Sure, Paris abounds with sublime dining experiences from superchefs like Alain Ducasse and Joël Robuchon. Yes, you can also gorge yourself on popular (and populist) bistro classics like duck confit and steak au poivre. But more and more, ethnic cuisines and foreign flavors are edging a place at the table. From Middle East to Far East, ambitious upstarts are crowding in with the French gastronomic establishment.

Tucked near the former stock exchange, the high-end Lebanese restaurant Liza, opened in April 2005, is a worthy place to unload some euros. Within the cool white and turquoise space, servers deliver beautifully presented mezze dishes (the lamb tartare and the pomegranate-seed-topped purée of aubergine are standouts) and robust main courses like lamb confit and salty-sweet grilled meatballs.

Jacques Cousteau goes to Asia at Ozu, a tony Japanese restaurant inside the new CinéAqua aquarium.
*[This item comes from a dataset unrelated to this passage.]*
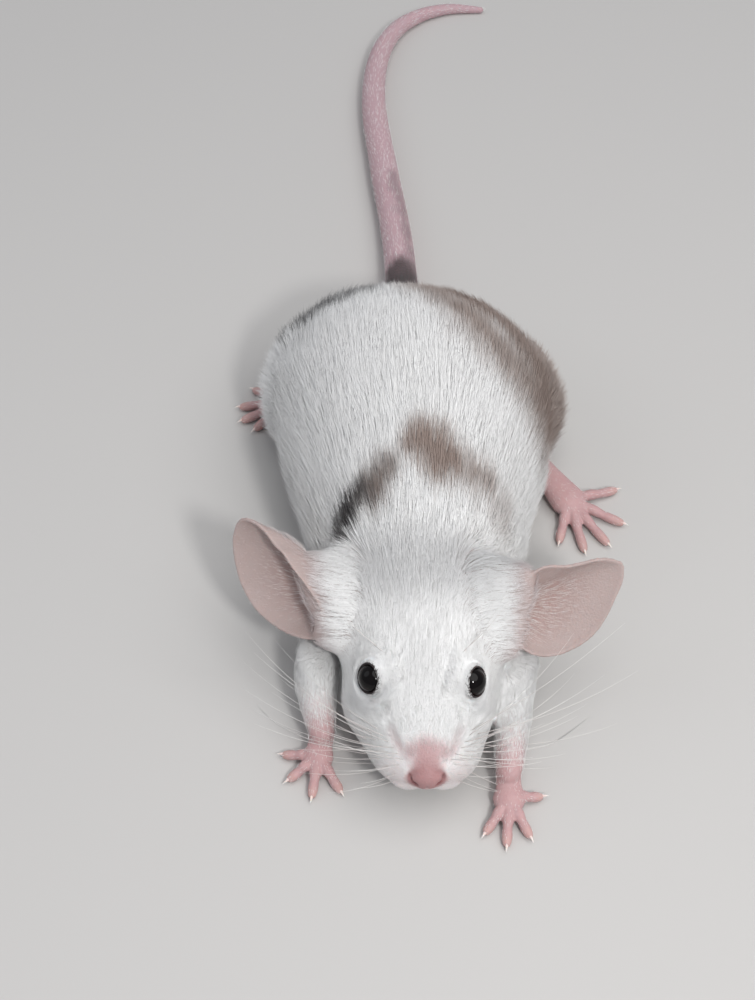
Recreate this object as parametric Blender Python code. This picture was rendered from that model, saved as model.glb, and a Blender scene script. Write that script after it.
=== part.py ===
"""A life-size pet mouse crouching on its belly, with its head raised a little and its tail laid out behind.

The mouse looks along -Y, its own left side is +X, and its belly, soles and tail rest on small flats at z = 0.
The origin is on the belly's flat, under the back of the chest. Sizes below are in millimetres and include
the coat.

The body is a loft through named cross-sections. Haunches, legs, paws, ears, eyes, nose and tail are forms of
their own. Where two forms meet, the one that gives way is cut back by a copy of the other, grown by SEAM, so
every node is a closed solid with a thin seam to its neighbours.
"""

import math
from dataclasses import dataclass

import bmesh
import bpy
from mathutils import Matrix, Vector

MM = 0.001
SEAM = 0.25
FLOOR_DEPTH = 12.0

BODY_RINGS = 40
BODY_RING_POINTS = 24

FUR_WHITE = (0.80, 0.79, 0.77)
SKIN_PINK = (0.80, 0.52, 0.50)
EAR_PINK = (0.66, 0.54, 0.52)
EYE_BLACK = (0.01, 0.01, 0.012)


@dataclass(frozen=True)
class Section:
    """A cross-section of the body: its place along the body and how far the coat reaches on each side."""

    y: float
    half_width: float
    top: float
    bottom: float
    widest: float
    shift: float = 0.0
    crown: float = 2.0
    keel: float = 2.0


# From the nose back over face, crown, neck, shoulders, loin and rump to the root of the tail.
BODY_SECTIONS = (
    Section(y=-38.9, half_width=2.0, top=9.1, bottom=5.7, widest=7.5, shift=0.6),
    Section(y=-38.0, half_width=3.9, top=9.9, bottom=4.5, widest=6.9, shift=0.6),
    Section(y=-36.0, half_width=5.8, top=11.2, bottom=3.3, widest=6.4, shift=0.5),
    Section(y=-33.5, half_width=7.3, top=12.6, bottom=2.7, widest=6.2, shift=0.3),
    Section(y=-31.0, half_width=8.6, top=14.1, bottom=2.4, widest=6.6, shift=0.0),
    Section(y=-28.0, half_width=9.2, top=15.8, bottom=2.4, widest=7.3, shift=0.0),
    Section(y=-24.5, half_width=9.7, top=17.6, bottom=2.4, widest=8.2, shift=0.1),
    Section(y=-21.0, half_width=10.2, top=19.0, bottom=2.4, widest=9.0, shift=0.2, crown=2.2),
    Section(y=-17.0, half_width=11.0, top=20.2, bottom=2.1, widest=9.6, shift=0.2, crown=2.2),
    Section(y=-12.5, half_width=12.3, top=21.5, bottom=1.6, widest=9.8, shift=0.1),
    Section(y=-7.0, half_width=14.0, top=23.0, bottom=0.4, widest=9.9, shift=0.0),
    Section(y=-1.0, half_width=15.9, top=24.3, bottom=-0.4, widest=9.8, shift=-0.1),
    Section(y=6.0, half_width=17.5, top=25.2, bottom=-0.6, widest=9.7, shift=-0.2),
    Section(y=13.0, half_width=18.2, top=25.2, bottom=-0.6, widest=9.7, shift=-0.3),
    Section(y=20.0, half_width=17.2, top=23.2, bottom=-0.4, widest=9.6, shift=-0.6),
    Section(y=26.0, half_width=15.0, top=19.7, bottom=-0.2, widest=9.1, shift=-1.4),
    Section(y=30.5, half_width=11.6, top=15.6, bottom=0.2, widest=7.7, shift=-1.6),
    Section(y=34.0, half_width=7.6, top=11.4, bottom=0.6, widest=6.0, shift=-1.6),
    Section(y=37.0, half_width=4.2, top=8.0, bottom=0.7, widest=4.4, shift=-1.5),
    Section(y=39.5, half_width=2.6, top=5.8, bottom=0.5, widest=3.1, shift=-1.4),
)
NOSE_TIP = Vector((0.6, -39.3, 7.6))
TAIL_ROOT_Y = 39.5
HEAD_BACK_Y = -14.5
NECK_BACK_Y = -8.0
NECK_LEAN = math.radians(20)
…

Flanked by a huge fish tank, the blond wood dining room fills with Marc Jacobs-clad couples and Japanese globe-trotters who dine on thick-cut blocks of sashimi, beignet of monkfish with ginger, and cheesecake flavored with shiso (Japanese balsamic).

After years as a restaurateur at L’Orangerie in Los Angeles — where numerous celebrities engaged his services for private events — the chef Gilles Epié returned to France and opened Citrus Étoile. Moving from light and fresh novelties (salmon marinated “herring style”) to decadent confections (foie gras-stuffed beignets topped in a syrupy-sweet port-wine reduction) to classic French staples (rabbit with mustard sauce), Mr. Epié is a true culinary contortionist.

What to Do in Paris

 

“Ça fait longtemps!” is what French friends say to each other when they meet up for the first time in years. With the recent reopening of two major Parisian museums after long renovations — and the debut of a third after years of expectations — the phrase could practically be Paris’s motto these days. But the wait has been well worth it.
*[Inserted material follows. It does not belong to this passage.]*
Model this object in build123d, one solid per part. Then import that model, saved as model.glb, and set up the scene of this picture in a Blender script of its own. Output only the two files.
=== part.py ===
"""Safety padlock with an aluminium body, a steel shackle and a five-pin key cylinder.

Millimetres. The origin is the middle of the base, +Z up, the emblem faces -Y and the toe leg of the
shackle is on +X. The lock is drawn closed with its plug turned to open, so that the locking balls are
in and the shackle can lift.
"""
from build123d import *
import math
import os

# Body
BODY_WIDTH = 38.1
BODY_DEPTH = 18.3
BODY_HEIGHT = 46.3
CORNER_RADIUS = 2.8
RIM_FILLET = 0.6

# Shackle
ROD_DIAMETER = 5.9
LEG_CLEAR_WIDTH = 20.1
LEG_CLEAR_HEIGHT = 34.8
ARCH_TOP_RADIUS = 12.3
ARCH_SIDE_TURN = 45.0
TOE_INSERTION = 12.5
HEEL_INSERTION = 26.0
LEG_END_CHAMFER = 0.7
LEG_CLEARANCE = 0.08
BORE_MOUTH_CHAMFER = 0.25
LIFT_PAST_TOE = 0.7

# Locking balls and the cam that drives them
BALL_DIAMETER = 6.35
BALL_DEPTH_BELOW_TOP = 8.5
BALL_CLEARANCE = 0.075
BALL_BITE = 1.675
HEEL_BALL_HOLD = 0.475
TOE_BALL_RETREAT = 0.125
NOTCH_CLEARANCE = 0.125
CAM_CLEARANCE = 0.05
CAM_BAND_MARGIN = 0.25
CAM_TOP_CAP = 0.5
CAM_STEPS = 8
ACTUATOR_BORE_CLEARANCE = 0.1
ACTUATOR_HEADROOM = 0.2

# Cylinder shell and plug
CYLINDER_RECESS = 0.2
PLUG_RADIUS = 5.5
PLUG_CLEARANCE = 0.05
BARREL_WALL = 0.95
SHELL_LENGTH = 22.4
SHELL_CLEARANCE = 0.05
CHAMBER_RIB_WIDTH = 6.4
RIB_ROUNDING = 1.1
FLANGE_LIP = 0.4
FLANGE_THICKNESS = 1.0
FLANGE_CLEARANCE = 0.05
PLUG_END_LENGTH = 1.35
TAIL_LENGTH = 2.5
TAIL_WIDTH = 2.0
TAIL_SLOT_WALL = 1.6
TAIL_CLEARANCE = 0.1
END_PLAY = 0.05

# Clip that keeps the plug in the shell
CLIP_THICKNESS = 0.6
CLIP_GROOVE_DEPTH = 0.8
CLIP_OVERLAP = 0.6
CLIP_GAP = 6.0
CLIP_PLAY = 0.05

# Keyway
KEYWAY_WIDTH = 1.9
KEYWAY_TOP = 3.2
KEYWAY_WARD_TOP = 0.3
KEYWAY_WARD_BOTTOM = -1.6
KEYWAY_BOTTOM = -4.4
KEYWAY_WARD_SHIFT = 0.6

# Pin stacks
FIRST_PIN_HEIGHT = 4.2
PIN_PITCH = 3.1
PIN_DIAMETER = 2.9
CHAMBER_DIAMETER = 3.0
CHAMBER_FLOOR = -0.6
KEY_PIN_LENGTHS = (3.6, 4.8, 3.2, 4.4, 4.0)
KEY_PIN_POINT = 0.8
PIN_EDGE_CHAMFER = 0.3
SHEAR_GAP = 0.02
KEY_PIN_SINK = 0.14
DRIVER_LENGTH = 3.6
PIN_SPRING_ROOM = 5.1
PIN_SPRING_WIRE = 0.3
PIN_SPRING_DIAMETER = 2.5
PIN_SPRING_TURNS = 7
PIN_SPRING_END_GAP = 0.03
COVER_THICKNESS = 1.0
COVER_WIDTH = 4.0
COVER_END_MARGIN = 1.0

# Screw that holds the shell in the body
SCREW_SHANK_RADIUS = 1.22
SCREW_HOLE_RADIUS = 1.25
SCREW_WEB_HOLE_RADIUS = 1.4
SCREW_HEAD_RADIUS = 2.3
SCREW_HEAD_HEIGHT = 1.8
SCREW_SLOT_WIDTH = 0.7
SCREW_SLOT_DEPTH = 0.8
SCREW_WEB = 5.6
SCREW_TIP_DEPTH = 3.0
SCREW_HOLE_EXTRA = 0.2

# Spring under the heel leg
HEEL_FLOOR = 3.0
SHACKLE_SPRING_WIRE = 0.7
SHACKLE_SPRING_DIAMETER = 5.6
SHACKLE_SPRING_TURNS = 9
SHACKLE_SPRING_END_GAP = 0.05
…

After a five-year expansion project, the Beaux Arts-style Petit Palais reopened its doors in 2005. Like a miniature Louvre (without the Louvre’s crowds), the museum houses a diverse collection, spanning ancient Grecian urns, medieval panel paintings, Rembrandt’s “Self-Portrait in Oriental Attire,” Louis XV-era furniture, French Impressionism, the symbolist works of Odilon Redon and Art Nouveau ceramics.

The world’s most famous water lilies — the ones painted by Monet — have a refurbished home at the Musée de l’Orangerie. Reopened in May 2006 after six years of renovations, the space also holds an eye-popping collection of paintings from Picasso, Matisse, Modigliani, Cézanne, Renoir, André Derain and others.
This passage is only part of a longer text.